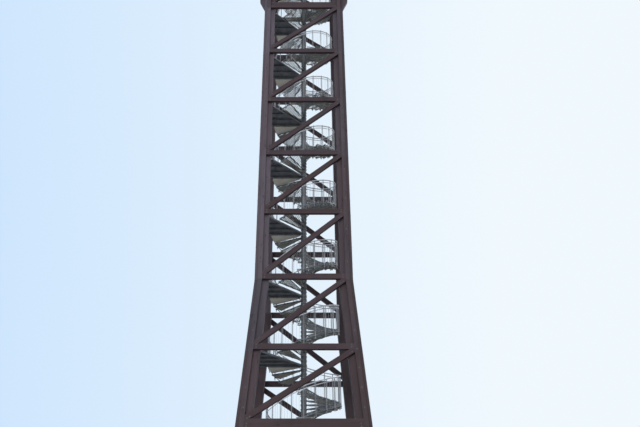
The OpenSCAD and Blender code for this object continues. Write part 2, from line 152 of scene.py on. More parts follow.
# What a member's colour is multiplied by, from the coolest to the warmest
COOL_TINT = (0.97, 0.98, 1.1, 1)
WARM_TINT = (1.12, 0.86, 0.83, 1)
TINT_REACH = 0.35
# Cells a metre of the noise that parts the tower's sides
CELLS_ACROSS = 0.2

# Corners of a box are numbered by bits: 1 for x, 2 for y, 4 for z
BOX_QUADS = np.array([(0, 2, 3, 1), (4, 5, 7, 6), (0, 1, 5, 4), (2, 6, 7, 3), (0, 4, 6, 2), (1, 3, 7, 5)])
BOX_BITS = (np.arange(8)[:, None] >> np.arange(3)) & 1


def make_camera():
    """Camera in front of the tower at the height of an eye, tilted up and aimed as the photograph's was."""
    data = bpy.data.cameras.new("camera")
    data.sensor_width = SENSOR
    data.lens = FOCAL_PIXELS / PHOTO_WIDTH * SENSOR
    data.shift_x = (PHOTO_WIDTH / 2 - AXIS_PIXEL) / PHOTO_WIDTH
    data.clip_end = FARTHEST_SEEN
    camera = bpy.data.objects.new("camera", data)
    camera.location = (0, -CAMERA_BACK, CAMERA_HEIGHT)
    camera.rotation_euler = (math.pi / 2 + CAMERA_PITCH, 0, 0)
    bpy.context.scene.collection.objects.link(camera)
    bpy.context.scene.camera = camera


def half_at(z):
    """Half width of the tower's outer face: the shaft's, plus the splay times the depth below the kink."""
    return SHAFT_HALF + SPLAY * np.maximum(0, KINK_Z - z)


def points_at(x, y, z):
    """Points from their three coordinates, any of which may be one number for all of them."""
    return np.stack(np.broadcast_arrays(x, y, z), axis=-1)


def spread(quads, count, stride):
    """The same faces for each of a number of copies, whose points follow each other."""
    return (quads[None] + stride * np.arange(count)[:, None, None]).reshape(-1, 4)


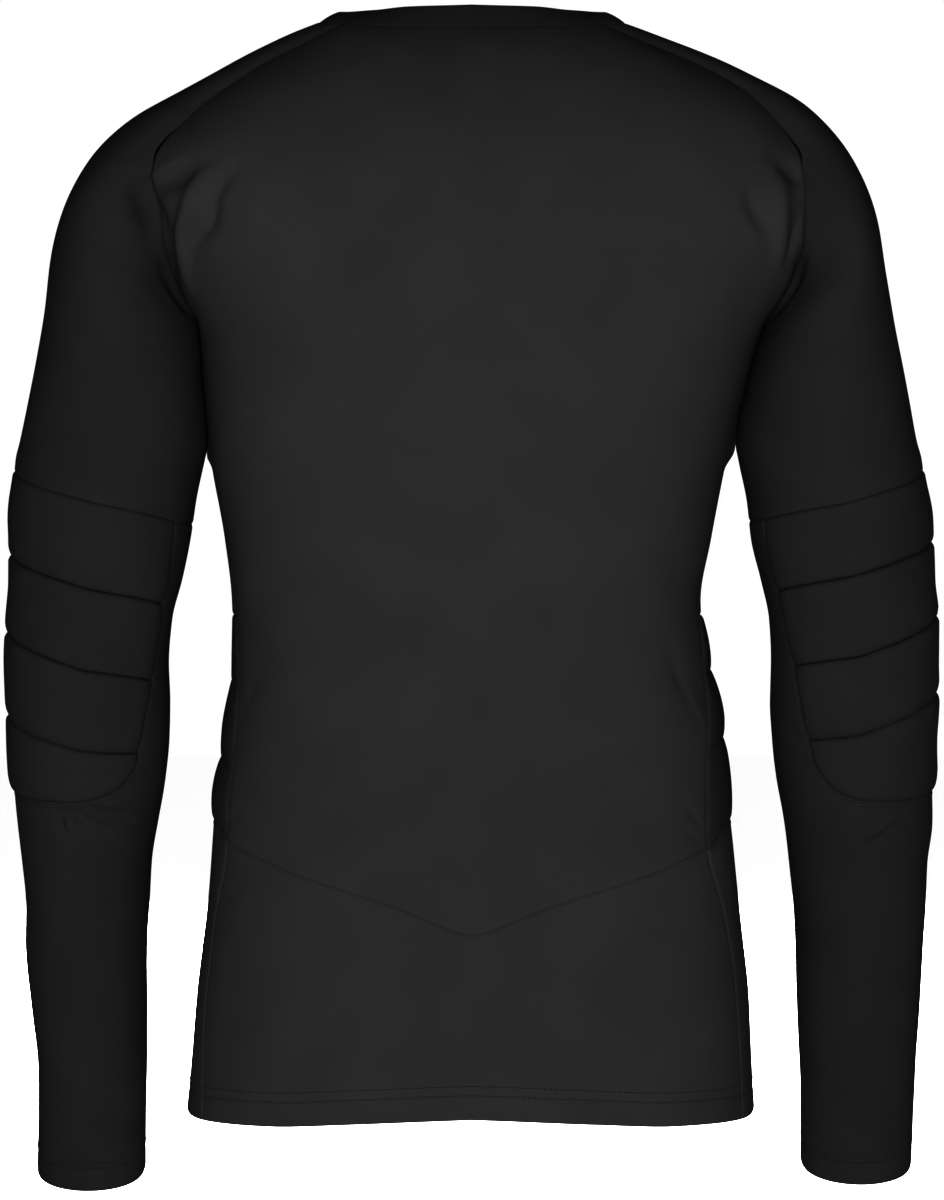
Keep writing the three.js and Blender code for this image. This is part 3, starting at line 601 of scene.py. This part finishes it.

• GOAL OF THE EXERCISE:
Quote exactly the opening line of the material above and every line after it, up to and including the line that contains "BOX_BITS = (np.arange(8)[:, None]".

• THE REPLY:
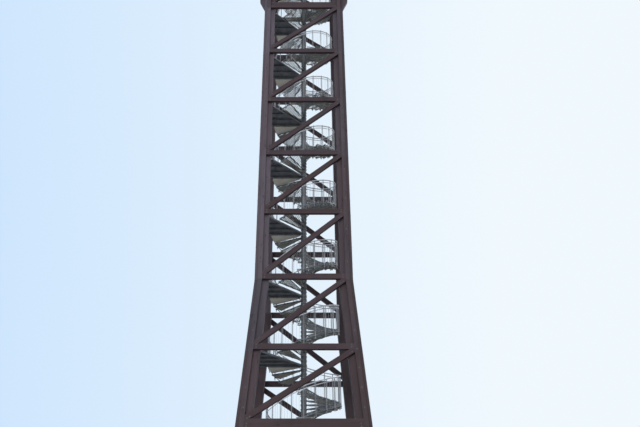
The OpenSCAD and Blender code for this object continues. Write part 2, from line 152 of scene.py on. More parts follow.
# What a member's colour is multiplied by, from the coolest to the warmest
COOL_TINT = (0.97, 0.98, 1.1, 1)
WARM_TINT = (1.12, 0.86, 0.83, 1)
TINT_REACH = 0.35
# Cells a metre of the noise that parts the tower's sides
CELLS_ACROSS = 0.2

# Corners of a box are numbered by bits: 1 for x, 2 for y, 4 for z
BOX_QUADS = np.array([(0, 2, 3, 1), (4, 5, 7, 6), (0, 1, 5, 4), (2, 6, 7, 3), (0, 4, 6, 2), (1, 3, 7, 5)])
BOX_BITS = (np.arange(8)[:, None] >> np.arange(3)) & 1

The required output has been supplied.